PROVIDED MATERIAL:
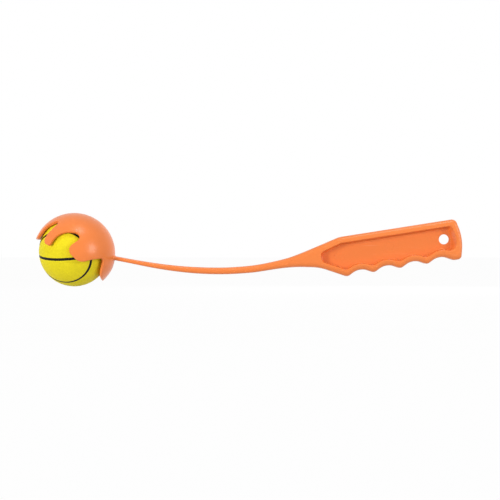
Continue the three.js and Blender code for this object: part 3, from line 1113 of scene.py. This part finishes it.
def rubber_material(rubber, seam, seam_width):
    """Grained rubber with dark seams, each seam where the surface lies within half its width. The grain's
    pits are painted darker and its higher ground lighter, as painted shade.
    """
    name = "Pebbled yellow rubber"
    if name in bpy.data.materials:
        return bpy.data.materials[name]
    material, tree, shader, place = fresh_material(name)
    tone = placed_group(tree, surface_tone_group(), (-900, 200), place, scale=60, spread=0.1, color=rubber)
    # Painted shade: the grain's height darkens the rubber in its pits and lightens it on the higher ground
    height = add_node(tree, "ShaderNodeAttribute", (-900, 450), attribute_name="grain_height")
    painted_pit_shade = add_range(tree, (-700, 450), height.outputs["Fac"], to_min=0.3, to_max=1.08)
    inputs = {"Value": painted_pit_shade, "Color": tone.outputs["Color"]}
    painted_shade_tone = add_node(tree, "ShaderNodeHueSaturation", (-500, 300), inputs)
    gap = add_node(tree, "ShaderNodeAttribute", (-900, 0), attribute_name="seam_distance")
    half = in_mm(seam_width) / 2
    ends = {"from_min": half + SEAM_FEATHER, "from_max": half - SEAM_FEATHER}
    painted = add_range(tree, (-700, 0), gap.outputs["Fac"], **ends)
    inputs = {"Factor": painted, "A": painted_shade_tone.outputs["Color"], "B": seam}
    mixed = add_node(tree, "ShaderNodeMix", (-300, 200), inputs, data_type="RGBA")
    feed(tree, shader, {
        "Base Color": mixed.outputs["Result"],
        "Roughness": add_range(tree, (-500, -50), tone.outputs["Mask"], to_min=0.5, to_max=0.62),
        "Specular IOR Level": 0.15,
        "Normal": fine_bump(tree, place, 3000, 0.3, RUBBER_BUMP),
    })
    return material


# Finished pieces

def finish_piece(bm, name, centre, material, body, nodes, sharp_angle):
    """Bring a piece to its place in metres, attach it to the body it rides with, and hide the CAD parts it
    stands in for.
    """
    bmesh.ops.recalc_face_normals(bm, faces=bm.faces[:])
    matrix = Matrix.Translation(centre) @ Matrix.Scale(METRES_PER_MM, 4)
    bmesh.ops.transform(bm, matrix=matrix, verts=bm.verts[:])
    mesh = bpy.data.meshes.new(name)
    bm.to_mesh(mesh)
    bm.free()
    mesh.polygons.foreach_set("use_smooth", [True] * len(mesh.polygons))
    mesh.set_sharp_from_angle(angle=sharp_angle)
    mesh.materials.append(material)
    piece = bpy.data.objects.new(name, mesh)
    bpy.context.scene.collection.objects.link(piece)
    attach(piece, body)
    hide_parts(*nodes)


def finish_moulding(context, bm, name, nodes):
    """Finish one of the three sections of the orange moulding."""
    material = plastic_material(context.scene.thrower_stage.plastic)
    finish_piece(bm, name, CUP_CENTRE, material, "thrower", nodes, SMOOTH_BELOW)


class THROWER_OT_ball(bpy.types.Operator):
    """Build the grained rubber ball with its seams"""

    bl_idname = "thrower.ball"
    bl_label = "Ball"

    def execute(self, context):
        settings = context.scene.thrower_ball
        material = rubber_material(settings.rubber, settings.seam, settings.seam_width)
        bm = ball_mesh(settings)
        finish_piece(bm, "rubber_ball", BALL_CENTRE, material, "ball", ["ball"], math.pi)
        return {"FINISHED"}


class THROWER_OT_cup(bpy.types.Operator):
    """Build the cup with its prongs and the stub of the wand"""

    bl_idname = "thrower.cup"
    bl_label = "Cup"

    def execute(self, context):
        bm = cup_mesh(context.scene.thrower_cup, context.scene.thrower_lever)
        finish_moulding(context, bm, "pronged_cup", ["cup"])
        return {"FINISHED"}


class THROWER_OT_wand(bpy.types.Operator):
    """Build the sprung wand between the cup and the grip"""

    bl_idname = "thrower.wand"
    bl_label = "Wand"

    def execute(self, context):
        bm = lever_mesh(context.scene.thrower_lever)
        keep_between(bm, in_mm(STUB_END - CUP_CENTRE.x), in_mm(HANDLE_START - CUP_CENTRE.x))
        finish_moulding(context, bm, "sprung_wand", ["wand"])
        return {"FINISHED"}


class THROWER_OT_handle(bpy.types.Operator):
    """Build the grooved grip with its recesses and its hang hole"""

    bl_idname = "thrower.handle"
    bl_label = "Handle"

    def execute(self, context):
        bm = lever_mesh(context.scene.thrower_lever)
        keep_between(bm, in_mm(HANDLE_START - CUP_CENTRE.x), None)
        finish_moulding(context, bm, "grooved_handle", ["handle"])
        return {"FINISHED"}


# The stage

def white_for_the_eye(tree, lit, white, white_share):
    """Mix a lit shader with a plain white one for rays that the eye, a gloss or a glass sends."""
    rays = add_node(tree, "ShaderNodeLightPath", (-800, 300)).outputs
    seen = add_math(tree, (-600, 300), "ADD", rays["Is Camera Ray"], rays["Is Glossy Ray"])
    also = add_math(tree, (-400, 300), "ADD", seen, rays["Is Transmission Ray"], clamped=True)
    share = add_math(tree, (-200, 300), "MULTIPLY", also, white_share)
    return add_node(tree, "ShaderNodeMixShader", (200, 200), {0: share, 1: lit, 2: white}).outputs["Shader"]


def floor_material(base):
    material = bpy.data.materials.new("Pale studio floor")
    material.use_nodes = True
    tree = material.node_tree
    tree.nodes.clear()
    matt = add_node(tree, "ShaderNodeBsdfDiffuse", (-200, 0), {"Color": base}).outputs["BSDF"]
    white = add_node(tree, "ShaderNodeEmission", (-200, -200)).outputs["Emission"]
    surface = white_for_the_eye(tree, matt, white, FLOOR_WHITE_SHARE)
    add_node(tree, "ShaderNodeOutputMaterial", (400, 200), {"Surface": surface})
    return material


def add_area_light(name, place, size, power, mirrored):
    lamp = bpy.data.lights.new(name, "AREA")
    lamp.shape = "DISK"
    lamp.size = size
    lamp.energy = power
    light = bpy.data.objects.new(name, lamp)
    light.location = place
    light.rotation_euler = (-Vector(place)).to_track_quat("-Z", "Y").to_euler()
    light.visible_camera = False
    light.visible_glossy = mirrored
    bpy.context.scene.collection.objects.link(light)


def add_floor(scene, base):
    low, _ = cad_box
    bm = bmesh.new()
    bmesh.ops.create_grid(bm, x_segments=1, y_segments=1, size=FLOOR_HALF_WIDTH)
    bmesh.ops.translate(bm, verts=bm.verts[:], vec=(0, 0, low.z - FLOOR_GAP))
    mesh = bpy.data.meshes.new("studio_floor")
    bm.to_mesh(mesh)
    bm.free()
    mesh.materials.append(floor_material(base))
    floor = bpy.data.objects.new("studio_floor", mesh)
    scene.collection.objects.link(floor)


def add_background(tree, place, strength):
    inputs = {"Color": (1, 1, 1, 1), "Strength": strength}
    return add_node(tree, "ShaderNodeBackground", place, inputs).outputs["Background"]


def set_world(scene):
    """Soft light from all round, seen as plain white."""
    world = bpy.data.worlds.new("Studio")
    world.use_nodes = True
    scene.world = world
    tree = world.node_tree
    tree.nodes.clear()
    soft = add_background(tree, (-200, 0), SOFT_LIGHT)
    white = add_background(tree, (-200, -200), 1)
    surface = white_for_the_eye(tree, soft, white, 1)
    add_node(tree, "ShaderNodeOutputWorld", (400, 200), {"Surface": surface})


def add_camera(scene, distance, view_width):
    """A camera square to the thrower's side, whose view has a set width there."""
    camera = bpy.data.cameras.new("Photograph")
    camera.sensor_width = SENSOR_WIDTH
    camera.lens = SENSOR_WIDTH * distance / view_width
    camera.clip_end = FARTHEST_SEEN
    viewer = bpy.data.objects.new("Photograph", camera)
    viewer.location = (CAMERA_SHIFT[0], -distance, CAMERA_SHIFT[1])
    viewer.rotation_euler = (math.pi / 2, 0, 0)
    scene.collection.objects.link(viewer)
    scene.camera = viewer


class THROWER_OT_stage(bpy.types.Operator):
    """Set up the floor, the soft lights and the camera"""

    bl_idname = "thrower.stage"
    bl_label = "Stage"

    def execute(self, context):
        scene = context.scene
        settings = scene.thrower_stage
        add_floor(scene, settings.floor)
        set_world(scene)
        for lamp in LAMPS:
            add_area_light(*lamp)
        add_camera(scene, settings.camera_distance, settings.view_width)
        scene.view_settings.view_transform = "Standard"
        return {"FINISHED"}


# The sidebar and the add-on's registration

OPERATORS = (THROWER_OT_stage, THROWER_OT_ball, THROWER_OT_cup, THROWER_OT_wand, THROWER_OT_handle)
SETTINGS = {
    "thrower_ball": ThrowerBallSettings,
    "thrower_cup": ThrowerCupSettings,
    "thrower_lever": ThrowerLeverSettings,
    "thrower_stage": ThrowerStageSettings,
}


class THROWER_PT_panel(bpy.types.Panel):
    """Lists the thrower's sizes and its operators"""

    bl_idname = "THROWER_PT_panel"
    bl_label = "Dog ball thrower"
    bl_space_type = "VIEW_3D"
    bl_region_type = "UI"
    bl_category = "Thrower"

    def draw(self, context):
        for name in SETTINGS:
            box = self.layout.box()
            settings = getattr(context.scene, name)
            for key in settings.__annotations__:
                box.prop(settings, key)
        for operator in OPERATORS:
            self.layout.operator(operator.bl_idname)


def register():
    for name, group in SETTINGS.items():
        bpy.utils.register_class(group)
        setattr(bpy.types.Scene, name, bpy.props.PointerProperty(type=group))
    for operator in OPERATORS:
        bpy.utils.register_class(operator)
    bpy.utils.register_class(THROWER_PT_panel)


def unregister():
    bpy.utils.unregister_class(THROWER_PT_panel)
    for operator in reversed(OPERATORS):
        bpy.utils.unregister_class(operator)
    for name, group in reversed(SETTINGS.items()):
        delattr(bpy.types.Scene, name)
        bpy.utils.unregister_class(group)


def main():
    register()
    bpy.ops.thrower.stage()
    bpy.ops.thrower.ball()
    bpy.ops.thrower.cup()
    bpy.ops.thrower.wand()
    bpy.ops.thrower.handle()


if __name__ == "__main__":
    main()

WHAT TO DO: Return exactly the lines from the beginning of the data above through the one containing "# Finished pieces", please. Include both end lines and add nothing else.

RESULT FOR THIS EXERCISE:
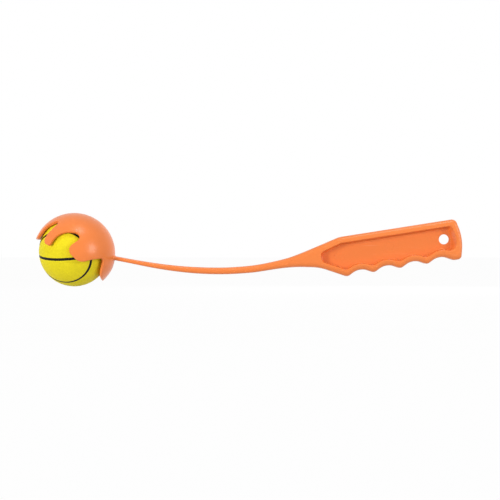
Continue the three.js and Blender code for this object: part 3, from line 1113 of scene.py. This part finishes it.
def rubber_material(rubber, seam, seam_width):
    """Grained rubber with dark seams, each seam where the surface lies within half its width. The grain's
    pits are painted darker and its higher ground lighter, as painted shade.
    """
    name = "Pebbled yellow rubber"
    if name in bpy.data.materials:
        return bpy.data.materials[name]
    material, tree, shader, place = fresh_material(name)
    tone = placed_group(tree, surface_tone_group(), (-900, 200), place, scale=60, spread=0.1, color=rubber)
    # Painted shade: the grain's height darkens the rubber in its pits and lightens it on the higher ground
    height = add_node(tree, "ShaderNodeAttribute", (-900, 450), attribute_name="grain_height")
    painted_pit_shade = add_range(tree, (-700, 450), height.outputs["Fac"], to_min=0.3, to_max=1.08)
    inputs = {"Value": painted_pit_shade, "Color": tone.outputs["Color"]}
    painted_shade_tone = add_node(tree, "ShaderNodeHueSaturation", (-500, 300), inputs)
    gap = add_node(tree, "ShaderNodeAttribute", (-900, 0), attribute_name="seam_distance")
    half = in_mm(seam_width) / 2
    ends = {"from_min": half + SEAM_FEATHER, "from_max": half - SEAM_FEATHER}
    painted = add_range(tree, (-700, 0), gap.outputs["Fac"], **ends)
    inputs = {"Factor": painted, "A": painted_shade_tone.outputs["Color"], "B": seam}
    mixed = add_node(tree, "ShaderNodeMix", (-300, 200), inputs, data_type="RGBA")
    feed(tree, shader, {
        "Base Color": mixed.outputs["Result"],
        "Roughness": add_range(tree, (-500, -50), tone.outputs["Mask"], to_min=0.5, to_max=0.62),
        "Specular IOR Level": 0.15,
        "Normal": fine_bump(tree, place, 3000, 0.3, RUBBER_BUMP),
    })
    return material


# Finished pieces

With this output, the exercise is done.